McCain offers a few concrete proposals of his own. One is to require an increase in the minimum down payment for getting a mortgage. That certainly would eliminate the “interest-only” loans that cause a lot of trouble, but it would do nothing about people currently facing foreclosure, and it would limit access to housing by those in the lower economic strata.

Anyway, I don’t think there is anything wrong with interest-only loans, as long as the costs and payment schedules are clear and the borrower is qualified to make the payments. The whole idea of housing equity as an off-the-books savings account is a concept that needs to be questioned. The problem with subprime mortgages is not the concept of interest only loans, but fraudulent lending practices. McCain has misidentified even the most obvious source of the problem.

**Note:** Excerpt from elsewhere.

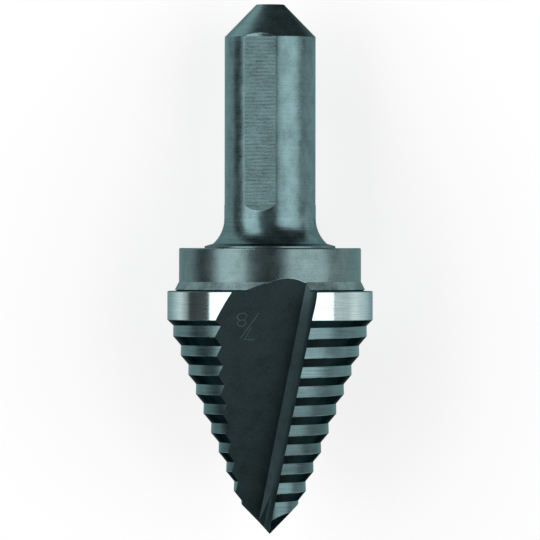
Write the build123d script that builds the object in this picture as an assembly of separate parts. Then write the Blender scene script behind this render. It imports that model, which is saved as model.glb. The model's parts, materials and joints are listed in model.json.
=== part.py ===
from build123d import *
import os
from math import atan2, cos, degrees, radians, sin, tan

# Step drill in one piece of tool steel: a round shank with three drive flats, a collar, a ring that cuts
# the largest hole, nine step lands and a pilot with a split point. Two straight flutes on opposite sides
# make the cutting edges. Millimetres and degrees.
#
# The drill is modelled upright, point down at the origin, and laid down at the end. Places around its axis
# are azimuths: 0 faces -Y, where the front flute opens, and 90 is +X.

# ---- shank ----
shank_diameter = 9.525
neck_diameter = 9.58
overall_length = 55.40
shank_end_diameter = 2.90
shank_cone_length = 3.40
neck_top = 34.40
flat_depth = 0.30
flat_bottom = 34.47
flat_runout_length = 0.63
flat_count = 3
first_flat_azimuth = -13.4

# ---- flare, boss and collar ----
flare_top = 33.0
flare_diameter = 11.94
boss_diameter = 13.70
boss_height = 0.45
boss_edge_height = 0.20
collar_diameter = 19.05
collar_top = 29.93
collar_rim_break = 0.10
collar_foot_width = 0.44
collar_foot_height = 0.84
foot_groove_height = 0.12
foot_groove_depth = 0.15

# ---- cutting diameters: the ring, then equal steps down to the pilot ----
ring_diameter = 22.225
diameter_step = 1.5875
step_count = 9
ring_top = 25.44
ring_bottom = 22.43
ring_edge_break = 0.08
pilot_top = 3.45
step_pitch = 2.0225
chamfer_rise = 0.90

# ---- radial relief: each land is a circle whose centre is shifted towards its cutting edge ----
land_centre_shift = 0.16
ring_centre_shift = 0.32
edge_azimuth = 22.0
relief_lead = 57.0

# ---- axial relief: each step land is tipped, so that its cutting edge is nearer the point ----
axial_relief = 0.20
axial_relief_lead = 84.0

# ---- flutes: one section, carried along a straight crease that leans out from the axis ----
crease_side = -1.42
crease_front = -1.03
crease_side_angle = 11.145
crease_front_angle = 20.406
floor_azimuth = 11.1
strip_angle = 40.0
strip_width = 1.90
strip_wall_radius = 2.00
wall_hook = 4.0

# ---- notch that splits the point ----
notch_side = 0.046
notch_front = 0.075
notch_side_angle = 11.073
notch_front_angle = 21.157
notch_floor_angle = 37.4
notch_floor_width = 1.84
notch_height = 3.95

# ---- point: a lip facet and a steeper clearance facet on each side ----
lip_facet_azimuth = 56.5
lip_facet_slope = 38.0
clearance_facet_azimuth = 89.0
clearance_facet_slope = 46.6

# ---- worked out from the sizes above ----
shank_radius = shank_diameter / 2
collar_radius = collar_diameter / 2
foot_radius = collar_radius + collar_foot_width
foot_bottom = ring_top + foot_groove_height
boss_top = collar_top + boss_height
cone_start = overall_length - shank_cone_length
land_length = step_pitch - chamfer_rise
shift_azimuth = edge_azimuth - relief_lead
tip_azimuth = edge_azimuth - axial_relief_lead
split_azimuth = edge_azimuth - relief_lead / 2
reach = 2 * ring_diameter
below_tip = 1.0
settling_rounds = 12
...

More promisingly, McCain would increase capitalization requirements for financial institutions, but predictably, he would accomplish that not with actual regulation, but by “removing regulatory, accounting and tax impediments to raising capital.” Of course! More tax breaks for the wealthy! McCain would also eliminate “the Alternative Minimum Tax that the middle class was never intended to pay; [and] improve the ability of our companies to compete by reducing our corporate tax rate” No election year politics here!

How would McCain proceed with his suggested reform? Well first, he would do the obvious thing, call in the accountants! He would “convene a meeting of the nation's accounting professionals to discuss the current mark to market accounting systems.”

Then he would “convene a meeting of the nation's top mortgage lenders. Working together, they should pledge to provide maximum support and help to their cash-strapped, but credit worthy customers.”

Ah yes, a “pledge” from the predatory lenders to do better next time. That should do it!

McCain proposes no legislation and, heaven forbid, not even any new regulation on the financial systems.

McCain has said that the economy is not his strong suit, and this speech gives ample evidence of that.